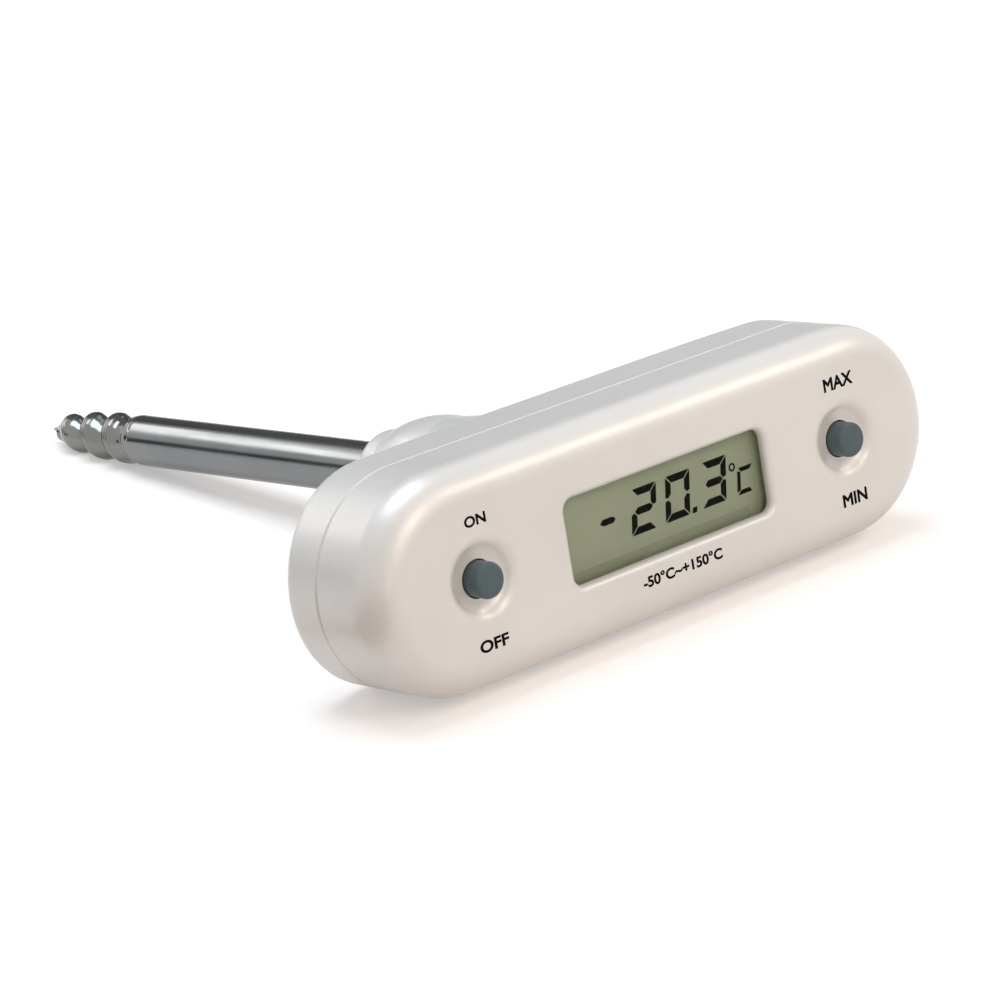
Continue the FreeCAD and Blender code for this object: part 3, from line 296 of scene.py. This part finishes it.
def segment_outlines():
    """The seven pointed segments of a digit, named a to g, on an upright digit."""
    w = DIGIT_WIDTH
    h = DIGIT_HEIGHT
    s = SEGMENT_WIDTH
    g = SEGMENT_GAP
    half = h / 2
    mid = s / 2
    across = [(g + mid, 0), (g + s, mid), (w - g - s, mid), (w - g - mid, 0),
              (w - g - s, -mid), (g + s, -mid)]
    outer_top = [(g, h), (w - g, h), (w - g - s, h - s), (g + s, h - s)]
    outer_low = [(g, 0), (w - g, 0), (w - g - s, s), (g + s, s)]
    blunt = mid * 0.4
    upper_left = [(0, h - g), (s, h - g - s), (s, half + g + mid), (mid, half + g),
                  (0, half + g + blunt)]
    lower_left = [(0, g), (s, g + s), (s, half - g - mid), (mid, half - g),
                  (0, half - g - blunt)]
    return {
        "a": outer_top,
        "b": [(w - x, z) for x, z in upper_left],
        "c": [(w - x, z) for x, z in lower_left],
        "d": outer_low,
        "e": lower_left,
        "f": upper_left,
        "g": [(x, z + half) for x, z in across],
    }


def display_reading(material):
    """A plain reading in seven-segment figures, a degree ring and a C."""
    form = bmesh.new()
    outlines = segment_outlines()
    y = DISPLAY_Y - FIGURE_LIFT * MM
    for x0, lit in FIGURES:
        for name in lit:
            plate(form, slanted(outlines[name], x0, DIGIT_BASE), y, INK_THICKNESS)
    plate(form, MINUS_SIGN, y, INK_THICKNESS)
    plate(form, DECIMAL_POINT, y, INK_THICKNESS)
    ring(form, DEGREE_CENTRE, DEGREE_INNER, DEGREE_OUTER, y)
    for corners in letter_c():
        plate(form, corners, y, INK_THICKNESS)
    bmesh.ops.recalc_face_normals(form, faces=form.faces)
    mesh_piece("display_figures", form, material)


def ring(form, centre, inner, outer, y):
    """A flat ring in short plates."""
    for n in range(RING_STEPS):
        a = 2 * math.pi * n / RING_STEPS
        b = 2 * math.pi * (n + 1) / RING_STEPS
        corners = [(centre.x + r * math.cos(t), centre.y + r * math.sin(t))
                   for r, t in ((inner, a), (outer, a), (outer, b), (inner, b))]
        plate(form, corners, y, INK_THICKNESS)


def letter_c():
    """The unit's C, a leaning bracket with cut corners."""
    left = 13.9
    right = 16.7
    low = -2.75
    high = 0.95
    s = 0.62
    lean = DIGIT_SLANT
    back = [(left, low + 0.4), (left + s, low + s), (left + s, high - s), (left, high - 0.4)]
    top = [(left + 0.15, high), (right, high), (right - 0.5, high - s), (left + s + 0.1, high - s)]
    base = [(left + 0.15, low), (right, low), (right - 0.5, low + s), (left + s + 0.1, low + s)]
    return [[(x + (z - low) * lean, z) for x, z in part] for part in (back, top, base)]


def printed(name, material):
    """A printed word that fills its own box on the display face."""
    words, left, right, low, high = WORDS[name]
    curve = bpy.data.curves.new(name, "FONT")
    curve.body = words
    curve.bevel_depth = STROKE_SWELL
    curve.bevel_resolution = 0
    curve.resolution_u = 6
    text = bpy.data.objects.new(name + "_text", curve)
    bpy.context.scene.collection.objects.link(text)
    bpy.context.view_layer.update()
    mesh = bpy.data.meshes.new_from_object(text.evaluated_get(bpy.context.evaluated_depsgraph_get()))
    bpy.data.objects.remove(text)
    form = bmesh.new()
    form.from_mesh(mesh)
    bpy.data.meshes.remove(mesh)
    low_x, high_x = span(form, 0)
    low_y, high_y = span(form, 1)
    low_z, high_z = span(form, 2)
    wide = (right - left) * MM / (high_x - low_x)
    tall = (high - low) * MM / (high_y - low_y)
    deep = INK_THICKNESS * MM / (high_z - low_z)
    upright = Matrix.Rotation(math.radians(90), 4, "X")
    corner = Matrix.Translation((-low_x, -low_y, -low_z))
    fit = Matrix.Diagonal((wide, tall, deep, 1))
    spot = Matrix.Translation((left * MM, FACE_Y + LABEL_SINK * MM, low * MM))
    bmesh.ops.transform(form, matrix=spot @ upright @ fit @ corner, verts=form.verts)
    bmesh.ops.recalc_face_normals(form, faces=form.faces)
    mesh_piece(name, form, material)


def span(form, axis):
    """Lowest and highest coordinate of a form along an axis."""
    places = [vertex.co[axis] for vertex in form.verts]
    return min(places), max(places)


def case_screw_heads(material):
    """The four case screws with a domed cross-recessed head."""
    low, high = SCREW_BOX
    head = SCREW_HEAD_RADIUS * MM
    seat = high.y - SCREW_HEAD * MM
    form = bmesh.new()
    for x in (low.x + head, high.x - head):
        for z in (low.z + head, high.z - head):
            screw_shank(form, x, z, low.y, seat + SCREW_OVERLAP * MM)
            screw_head(form, x, z, seat)
    bmesh.ops.recalc_face_normals(form, faces=form.faces)
    piece = mesh_piece("cross_recessed_screws", form, material)
    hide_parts("case_screws")


def screw_shank(form, x, z, start, end):
    """Plain shank between two levels along +Y."""
    radius = SCREW_SHANK_RADIUS * MM
    middle = Matrix.Translation((x, (start + end) / 2, z)) @ Matrix.Rotation(math.radians(90), 4, "X")
    bmesh.ops.create_cone(form, cap_ends=True, segments=32, radius1=radius, radius2=radius,
                          depth=end - start, matrix=middle)


def screw_head(form, x, z, seat):
    """Domed head from spun rings, whose top carries a sunk cross."""
    spots = [form.verts.new((x + reach * MM, seat + along * MM, z))
             for reach, along in SCREW_HEAD_OUTLINE]
    edges = [form.edges.new(pair) for pair in zip(spots, spots[1:])]
    bmesh.ops.spin(form, geom=spots + edges, cent=(x, seat, z), axis=(0, 1, 0),
                   angle=2 * math.pi, steps=SCREW_HEAD_STEPS, use_merge=True)
    bmesh.ops.remove_doubles(form, verts=[v for v in form.verts if v.is_valid], dist=0.001 * MM)
    top = seat + SCREW_HEAD * MM
    centre = Vector((x, top, z))
    rim = [edge for edge in form.edges
           if edge.is_boundary and abs(edge.verts[0].co.y - top) < 0.01 * MM
           and (edge.verts[0].co - centre).length < HEAD_TOP_REACH * MM]
    r = CROSS_REACH
    c = CROSS_HALF
    corners = [(r, -c), (r, c), (c, c), (c, r), (-c, r), (-c, c),
               (-r, c), (-r, -c), (-c, -c), (-c, -r), (c, -r), (c, -c)]
    cross = form.faces.new([form.verts.new((x + i * MM, top, z + j * MM)) for i, j in corners])
    bmesh.ops.triangle_fill(form, use_beauty=True, edges=rim + cross.edges[:])
    sunk = bmesh.ops.extrude_face_region(form, geom=[cross])
    low = [item for item in sunk["geom"] if isinstance(item, bmesh.types.BMVert)]
    bmesh.ops.translate(form, verts=low, vec=(0, -CROSS_DEPTH * MM, 0))
    if cross.is_valid:
        bmesh.ops.delete(form, geom=[cross], context="FACES_ONLY")


def background_rays(nodes, links):
    """1 for rays that show the background: those of the camera, of gloss and through glass."""
    path = nodes.new("ShaderNodeLightPath")
    direct = nodes.new("ShaderNodeMath")
    direct.operation = "MAXIMUM"
    links.new(path.outputs["Is Camera Ray"], direct.inputs[0])
    links.new(path.outputs["Is Glossy Ray"], direct.inputs[1])
    seen = nodes.new("ShaderNodeMath")
    seen.operation = "MAXIMUM"
    links.new(direct.outputs["Value"], seen.inputs[0])
    links.new(path.outputs["Is Transmission Ray"], seen.inputs[1])
    return seen.outputs["Value"]


def floor():
    """Pale floor that touches the handle's back edge and the tip; it keeps the soft shadow."""
    form = bmesh.new()
    bmesh.ops.create_grid(form, x_segments=1, y_segments=1, size=FLOOR_SIZE)
    mesh = bpy.data.meshes.new("floor")
    form.to_mesh(mesh)
    form.free()
    material, nodes, links, shader = new_material("floor_white")
    nodes.remove(shader)
    diffuse = nodes.new("ShaderNodeBsdfDiffuse")
    diffuse.inputs["Color"].default_value = FLOOR_COLOUR
    glow = nodes.new("ShaderNodeEmission")
    glow.inputs["Color"].default_value = WHITE
    seen = background_rays(nodes, links)
    gain = nodes.new("ShaderNodeMath")
    gain.operation = "MULTIPLY"
    gain.inputs[1].default_value = FLOOR_GLOW
    links.new(seen, gain.inputs[0])
    links.new(gain.outputs["Value"], glow.inputs["Strength"])
    both = nodes.new("ShaderNodeAddShader")
    links.new(diffuse.outputs["BSDF"], both.inputs[0])
    links.new(glow.outputs["Emission"], both.inputs[1])
    links.new(both.outputs["Shader"], nodes["Material Output"].inputs["Surface"])
    mesh.materials.append(material)
    ground = bpy.data.objects.new("floor", mesh)
    bpy.context.scene.collection.objects.link(ground)
    ground.location = (0, BACK_EDGE_Y, HANDLE_LOW)
    ground.rotation_euler = (FLOOR_TILT, 0, 0)


def area_light(name, way, distance, size, power, colour):
    """A soft box seen from the object along a way, turned towards it."""
    data = bpy.data.lights.new(name, "AREA")
    data.shape = "RECTANGLE"
    data.size = size[0]
    data.size_y = size[1]
    data.energy = power
    data.color = colour
    lamp = bpy.data.objects.new(name, data)
    bpy.context.scene.collection.objects.link(lamp)
    lamp.location = Vector(way).normalized() * distance
    lamp.rotation_euler = (-lamp.location).to_track_quat("-Z", "Y").to_euler()


def card(name, spot, facing, size, colour):
    """A card that only reflections see, in metres from the origin, turned to face a way."""
    form = bmesh.new()
    bmesh.ops.create_grid(form, x_segments=1, y_segments=1, size=0.5)
    mesh = bpy.data.meshes.new(name)
    form.to_mesh(mesh)
    form.free()
    material, nodes, links, shader = new_material(name)
    nodes.remove(shader)
    glow = nodes.new("ShaderNodeEmission")
    glow.inputs["Color"].default_value = (*colour, 1)
    links.new(glow.outputs["Emission"], nodes["Material Output"].inputs["Surface"])
    mesh.materials.append(material)
    board = bpy.data.objects.new(name, mesh)
    bpy.context.scene.collection.objects.link(board)
    board.location = spot
    board.rotation_euler = Vector(facing).to_track_quat("Z", "Y").to_euler()
    board.scale = (size[0], size[1], 1)
    board.visible_camera = False
    board.visible_diffuse = False
    board.visible_shadow = False
    board.visible_transmission = False


def studio():
    """A sky that shows white, soft cool light from above, a warm key from the right, and cards."""
    world = bpy.data.worlds.new("studio")
    bpy.context.scene.world = world
    world.use_nodes = True
    nodes = world.node_tree.nodes
    links = world.node_tree.links
    nodes["Background"].inputs["Color"].default_value = SKY_COLOUR
    nodes["Background"].inputs["Strength"].default_value = SKY_LIGHT
    white = nodes.new("ShaderNodeBackground")
    white.inputs["Color"].default_value = WHITE
    pick = nodes.new("ShaderNodeMixShader")
    links.new(background_rays(nodes, links), pick.inputs["Fac"])
    links.new(nodes["Background"].outputs["Background"], pick.inputs[1])
    links.new(white.outputs["Background"], pick.inputs[2])
    links.new(pick.outputs["Shader"], nodes["World Output"].inputs["Surface"])
    area_light("top_box", (0.0, 0.1, 1.0), 0.9, (0.6, 0.6), 5.0, (0.74, 0.87, 1.0))
    area_light("front_box", (0.05, -0.86, 0.46), 0.9, (0.35, 0.35), 1.8, (1.0, 0.85, 0.72))
    area_light("key_box", (0.6, -0.59, 0.54), 0.9, (0.34, 0.16), 1.1, (1.0, 0.91, 0.81))
    area_light("left_lamp", (-0.38, -0.91, 0.05), 1.0, (0.04, 0.1), 0.25, (1.0, 0.85, 0.7))
    area_light("back_strip", (-0.2, 0.81, 0.54), 0.9, (0.5, 0.12), 0.72, (1.0, 0.99, 0.96))
    card("back_left_card", (-0.45, 0.65, 0.04), (0.56, -0.81, 0), (0.5, 0.3), (0.04, 0.04, 0.04))
    card("back_right_card", (0.46, 0.62, 0.18), (-0.58, -0.78, -0.2), (0.7, 0.6), (0.16, 0.16, 0.17))
    card("high_card", (0.3, 0.5, 0.62), (-0.3, -0.5, -0.62), (0.5, 0.5), (0.3, 0.3, 0.3))
    card("table_card", (-0.19, -0.16, HANDLE_LOW + 0.002), (0, 0, 1), (0.26, 0.26), (0.42, 0.28, 0.16))


def finishes():
    """Give each CAD node its finish; the plated steel also goes on the case screws."""
    shell = moulded_plastic("shell_moulding", (0.735, 0.70, 0.66), 0.4, pearl=0.22)
    give(shell, "front_shell", "rear_shell", "neck_collar", "battery_cap")
    give(polished_steel("probe_steel", (0.21, 0.22, 0.222), 0.2, (1.0, 0.05, 1.0)), "probe_tube")
    give(polished_steel("tip_steel", (0.235, 0.235, 0.22), 0.15, (1.0, 1.0, 1.0)), "drill_tip")
    plated = polished_steel("plated_steel", (0.6, 0.6, 0.58), 0.28, (1.0, 1.0, 1.0))
    give(plated, "case_screws", "board_screws", "tube_flange", "button_cell", "inner_cell_contact",
         "side_cell_contact")
    give(rubber("button_rubber", (0.06, 0.092, 0.1)), "power_button", "memory_button")
    give(rubber("seal_rubber", (0.02, 0.02, 0.02)), "shell_gasket", "neck_seal", "cap_seal")
    give(rubber("strip_rubber", (0.20, 0.05, 0.06)), "upper_contact_strip", "lower_contact_strip")
    give(display_glass(), "lcd_panel")
    give(lens_glass(), "window_lens")
    give(moulded_plastic("frame_moulding", (0.5, 0.5, 0.5)), "display_frame")
    give(moulded_plastic("switch_moulding", (0.03, 0.03, 0.03)), "power_switch", "memory_switch",
         "power_plunger", "memory_plunger")
    give(moulded_plastic("board_laminate", (0.03, 0.16, 0.07)), "circuit_board")
    give(moulded_plastic("cast_resin", (0.015, 0.015, 0.017)), "chip_cover", "neck_potting",
         "sensor_filling")
    give(moulded_plastic("component_body", (0.32, 0.24, 0.16)), "board_components")
    give(moulded_plastic("wire_insulation", (0.4, 0.03, 0.03)), "sensor_wires")
    give(moulded_plastic("bead_glass", (0.12, 0.05, 0.03), 0.2), "sensor_bead")
    return plated


camera()
plated_steel = finishes()
case_screw_heads(plated_steel)
display_reading(ink("display_black", (0.002, 0.002, 0.001)))
label_ink = ink("label_black", (0.001, 0.001, 0.002))
for label in WORDS:
    printed(label, label_ink)
floor()
studio()
bpy.context.scene.view_settings.view_transform = "Standard"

━━━━━━━━━━━━━━━━━━━━━━━━━━━━━━

» **Task to carry out**: Of all the lines above, how many contain the word "scene"? Give the number and nothing else.

» **Result of the exercise**: 7